* Start *

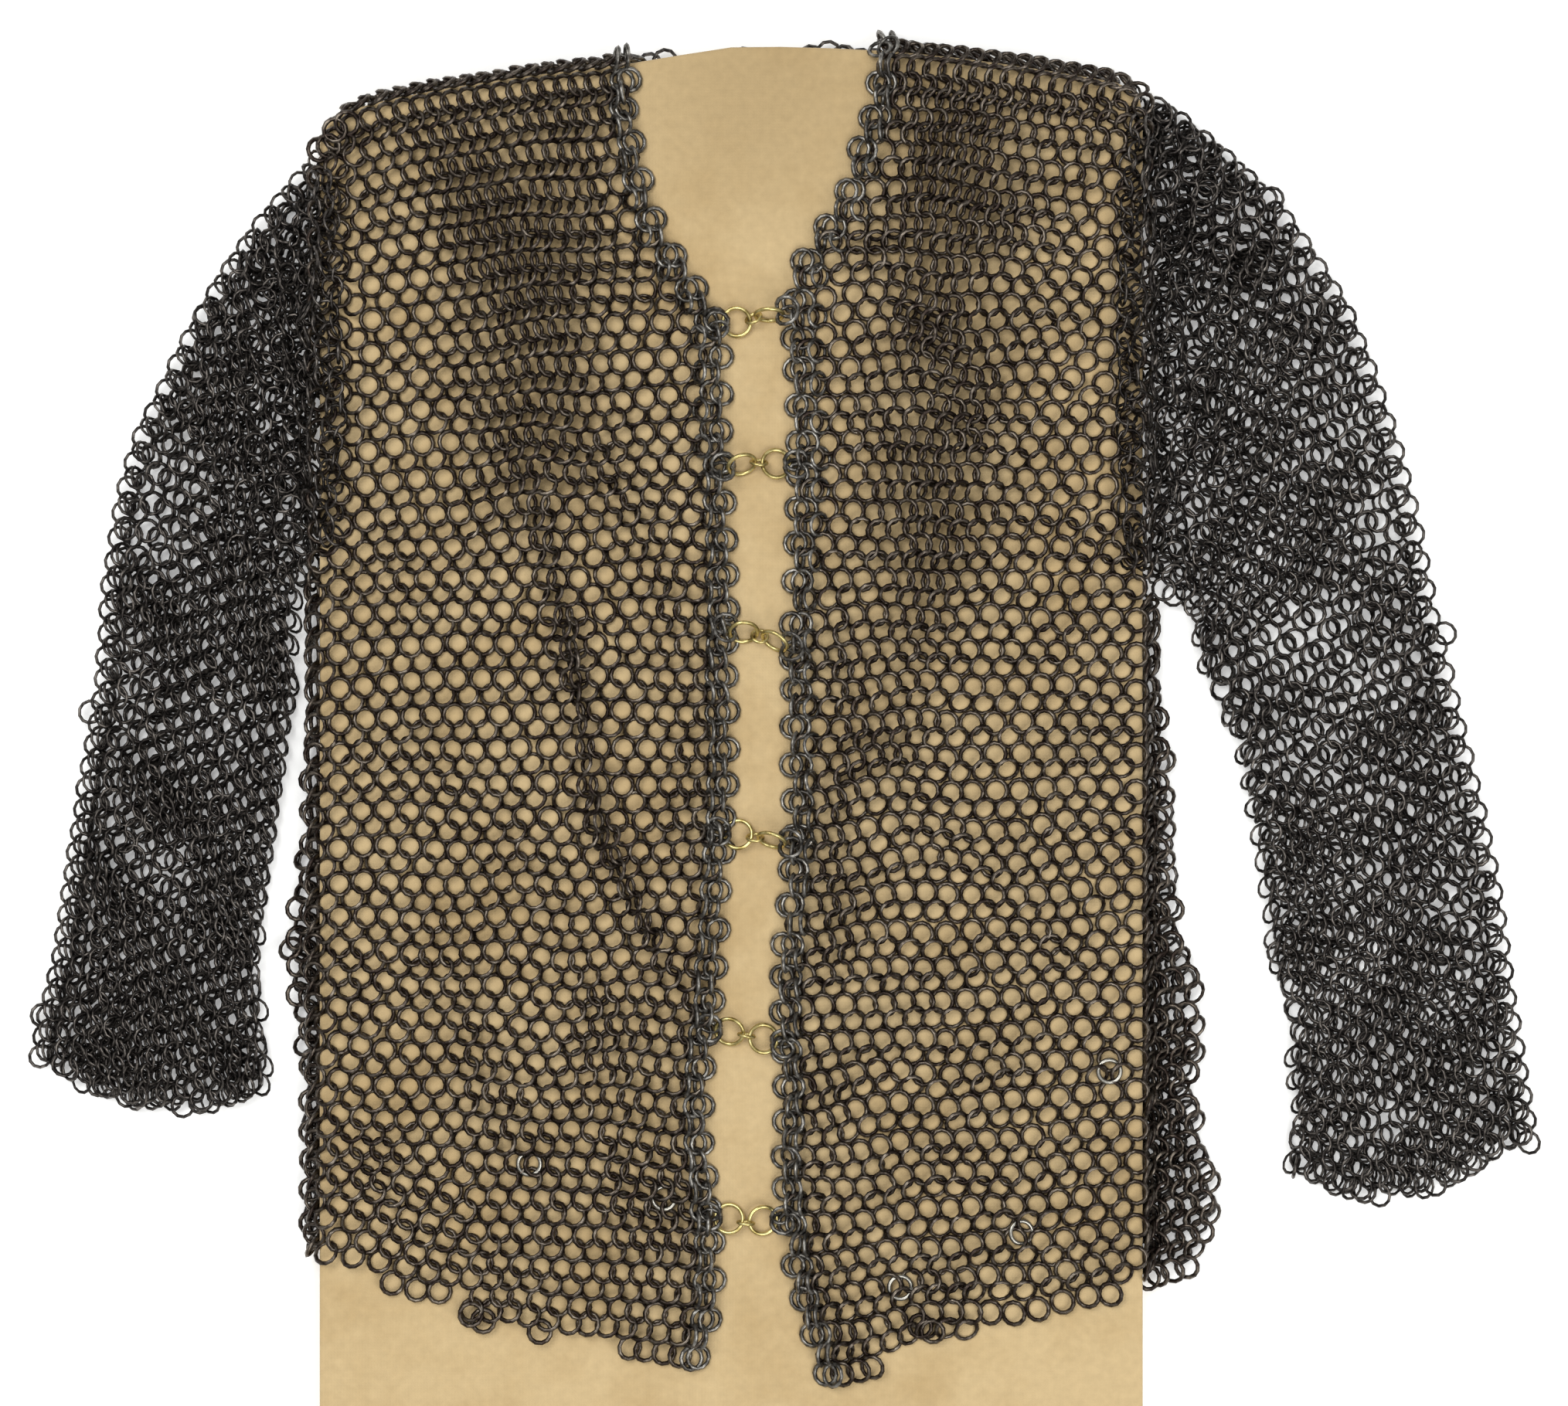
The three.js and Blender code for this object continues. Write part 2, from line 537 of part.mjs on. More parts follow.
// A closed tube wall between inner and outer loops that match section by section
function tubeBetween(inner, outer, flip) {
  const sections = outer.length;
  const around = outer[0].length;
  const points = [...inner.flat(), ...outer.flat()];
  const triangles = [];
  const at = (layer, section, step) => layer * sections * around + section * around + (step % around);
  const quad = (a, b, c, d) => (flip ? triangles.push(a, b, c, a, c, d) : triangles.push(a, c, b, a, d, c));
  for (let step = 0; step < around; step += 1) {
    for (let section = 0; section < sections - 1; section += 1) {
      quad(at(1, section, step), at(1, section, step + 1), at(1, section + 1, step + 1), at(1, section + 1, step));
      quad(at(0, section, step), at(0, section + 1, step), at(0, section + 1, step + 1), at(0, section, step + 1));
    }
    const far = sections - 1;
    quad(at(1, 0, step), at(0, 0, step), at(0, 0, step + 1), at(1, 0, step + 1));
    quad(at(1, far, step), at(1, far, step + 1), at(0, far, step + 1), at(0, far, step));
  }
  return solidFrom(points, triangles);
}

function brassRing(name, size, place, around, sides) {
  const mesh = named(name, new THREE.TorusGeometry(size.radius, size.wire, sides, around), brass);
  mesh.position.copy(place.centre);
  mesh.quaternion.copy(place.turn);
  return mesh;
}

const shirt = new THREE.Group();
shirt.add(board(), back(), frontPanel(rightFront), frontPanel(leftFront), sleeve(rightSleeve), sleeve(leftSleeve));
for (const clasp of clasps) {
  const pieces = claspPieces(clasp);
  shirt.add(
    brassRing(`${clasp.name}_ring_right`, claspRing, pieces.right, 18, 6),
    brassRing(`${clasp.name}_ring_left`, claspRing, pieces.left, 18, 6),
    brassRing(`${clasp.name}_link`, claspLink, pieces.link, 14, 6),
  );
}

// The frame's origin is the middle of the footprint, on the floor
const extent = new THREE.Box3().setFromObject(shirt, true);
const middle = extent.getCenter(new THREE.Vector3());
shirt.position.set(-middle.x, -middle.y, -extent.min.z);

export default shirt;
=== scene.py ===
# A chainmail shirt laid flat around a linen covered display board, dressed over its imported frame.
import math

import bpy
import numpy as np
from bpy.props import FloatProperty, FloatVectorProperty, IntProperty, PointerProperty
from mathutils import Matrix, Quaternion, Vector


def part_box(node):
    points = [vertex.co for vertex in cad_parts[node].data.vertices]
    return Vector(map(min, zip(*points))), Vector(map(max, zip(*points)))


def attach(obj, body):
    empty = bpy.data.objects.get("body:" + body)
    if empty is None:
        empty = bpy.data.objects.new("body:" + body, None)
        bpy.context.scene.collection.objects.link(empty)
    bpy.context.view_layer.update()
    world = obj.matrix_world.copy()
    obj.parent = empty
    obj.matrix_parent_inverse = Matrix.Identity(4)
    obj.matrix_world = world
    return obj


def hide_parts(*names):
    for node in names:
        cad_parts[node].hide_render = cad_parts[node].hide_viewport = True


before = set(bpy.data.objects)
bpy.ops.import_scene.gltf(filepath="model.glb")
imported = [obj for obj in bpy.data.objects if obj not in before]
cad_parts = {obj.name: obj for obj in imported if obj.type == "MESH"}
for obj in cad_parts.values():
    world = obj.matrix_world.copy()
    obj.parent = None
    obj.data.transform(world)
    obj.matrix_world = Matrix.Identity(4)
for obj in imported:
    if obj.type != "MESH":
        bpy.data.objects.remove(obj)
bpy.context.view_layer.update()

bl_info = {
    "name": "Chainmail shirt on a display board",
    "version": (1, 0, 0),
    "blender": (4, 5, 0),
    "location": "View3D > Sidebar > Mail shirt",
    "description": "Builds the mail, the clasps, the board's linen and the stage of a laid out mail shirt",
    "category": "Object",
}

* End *

**OBJECTIVE**
Quote the data above from the line containing "function brassRing(name, size, place, around, sides)" to the line containing "obj.data.transform(world)", inclusive, and stop.

**REPLY**
function brassRing(name, size, place, around, sides) {
  const mesh = named(name, new THREE.TorusGeometry(size.radius, size.wire, sides, around), brass);
  mesh.position.copy(place.centre);
  mesh.quaternion.copy(place.turn);
  return mesh;
}

const shirt = new THREE.Group();
shirt.add(board(), back(), frontPanel(rightFront), frontPanel(leftFront), sleeve(rightSleeve), sleeve(leftSleeve));
for (const clasp of clasps) {
  const pieces = claspPieces(clasp);
  shirt.add(
    brassRing(`${clasp.name}_ring_right`, claspRing, pieces.right, 18, 6),
    brassRing(`${clasp.name}_ring_left`, claspRing, pieces.left, 18, 6),
    brassRing(`${clasp.name}_link`, claspLink, pieces.link, 14, 6),
  );
}

// The frame's origin is the middle of the footprint, on the floor
const extent = new THREE.Box3().setFromObject(shirt, true);
const middle = extent.getCenter(new THREE.Vector3());
shirt.position.set(-middle.x, -middle.y, -extent.min.z);

export default shirt;
=== scene.py ===
# A chainmail shirt laid flat around a linen covered display board, dressed over its imported frame.
import math

import bpy
import numpy as np
from bpy.props import FloatProperty, FloatVectorProperty, IntProperty, PointerProperty
from mathutils import Matrix, Quaternion, Vector


def part_box(node):
    points = [vertex.co for vertex in cad_parts[node].data.vertices]
    return Vector(map(min, zip(*points))), Vector(map(max, zip(*points)))


def attach(obj, body):
    empty = bpy.data.objects.get("body:" + body)
    if empty is None:
        empty = bpy.data.objects.new("body:" + body, None)
        bpy.context.scene.collection.objects.link(empty)
    bpy.context.view_layer.update()
    world = obj.matrix_world.copy()
    obj.parent = empty
    obj.matrix_parent_inverse = Matrix.Identity(4)
    obj.matrix_world = world
    return obj


def hide_parts(*names):
    for node in names:
        cad_parts[node].hide_render = cad_parts[node].hide_viewport = True


before = set(bpy.data.objects)
bpy.ops.import_scene.gltf(filepath="model.glb")
imported = [obj for obj in bpy.data.objects if obj not in before]
cad_parts = {obj.name: obj for obj in imported if obj.type == "MESH"}
for obj in cad_parts.values():
    world = obj.matrix_world.copy()
    obj.parent = None
    obj.data.transform(world)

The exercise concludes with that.